Je quitte le bord de plage pour monter un chemin pierreux allant vers une colline dénommée le mont d’Hubert passant près d’Escalles, à 150 mètres d’altitude. Ce nom est dû à Hubert Latham, un pionnier de l’aviation française qui, le 19 juillet 1909, tenta de survoler la Manche quelques jours avant Charles Blériot. Cette éminence paraît faible, mais le soleil étant apparu, je suis obligé de m’arrêter dans la montée pour reprendre mon souffle. Il est vrai que c’est mon premier jour de marche en portant un sac à dos bien chargé. J’y fais halte pour prendre ma collation du matin. J’ai droit à de nombreux bonjours de personnes passant sur le chemin, étonnées, semble-t-il, de voir un pèlerin. A priori, ici, on ne connaît pas la Francigena.
Reprenant mon parcours, je rejoins le sommet du Cap Blanc-Nez où trône l’obélisque commémorant la Dover Patrol, la Patrouille de Douvres, venue défendre le trafic de la Manche contre les raids de la flotte allemande lors de la Seconde Guerre mondiale. Le parking de ces falaises de craie et de marne est plein. Il y a trop de monde. Je fais l’impasse de m’y rendre, car trop touristique à mon goût.
J’entreprends rapidement la descente raide et sécurisée au milieu d’une file indienne ininterrompue de personnes. Des familles de touristes, quelques marcheurs jusqu’au Cran d’Escalles. Le bâton est bien utile pour retenir le poids du sac. En bas, quelques familles ont envahi les lieux pour pique-niquer. J’ai hâte de m’éloigner de cette foule bruyante.

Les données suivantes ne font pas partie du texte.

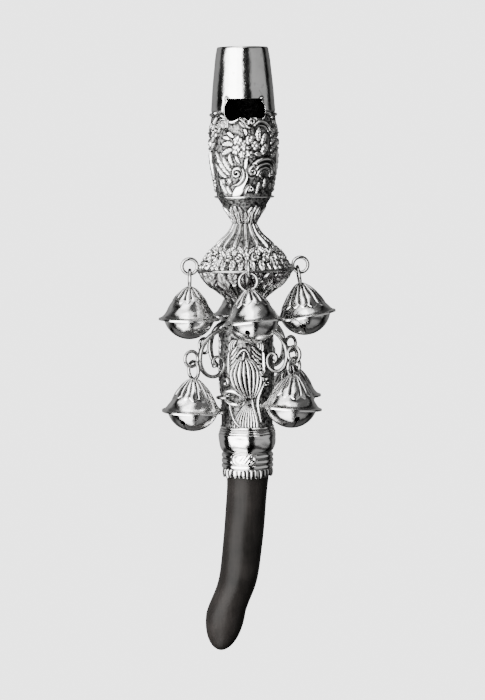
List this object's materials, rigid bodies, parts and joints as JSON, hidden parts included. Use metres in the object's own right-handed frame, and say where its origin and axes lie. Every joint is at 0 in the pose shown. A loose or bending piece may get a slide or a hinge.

Après quelques centaines de mètres, il ne reste plus beaucoup de monde. Le chemin est agréable et vallonné jusqu’au village de pécheurs de Wissant. Avant de me rendre au camping, je fais une halte sur la plage. Il n’y a pas beaucoup de baigneurs, quelques surfeurs d’une école dans leur tunique noire. C’est l’opportunité de faire trempette des pieds dans une eau malgré tout bien fraîche.
Le ciel se couvrant de nouveau, le vent augmentant, une petite pluie fraîche se met à tomber. Le k-way est le bienvenu. Je me rends au camping municipal de La Source. Il est quasiment plein. Le préposé me demande de chercher moi-même une place. Je tourne en rond pendant une demi-heure avant de découvrir un petit endroit pour poser la tente. Ouf ! je me voyais déjà en train de chercher une autre solution en dehors du village. À peine installé, une pluie drue et fraîche se met à tomber. Débuts difficiles, je suis un peu frigorifié.
J’aurais aimé retourner au village pour mieux en profiter. Dommage, j’aurais pu découvrir le flobart, ce bateau de pêcheur à clins, formé de planches de bois d’orme se recouvrant les unes aux autres. Sa coque ventrue, son fond plat, sa dérive mobile et escamotable lui permettent de s’échouer plus facilement sur la plage sableuse et de tenir la mer par tous les temps.
Quelques courses au Spar du coin « dégustées » au bord de la tente. Bientôt, sans demander mon reste, la fatigue me gagne. Je m’installe dans mon sac de couchage. Malgré la fraîcheur, assez rapidement, je m’endors.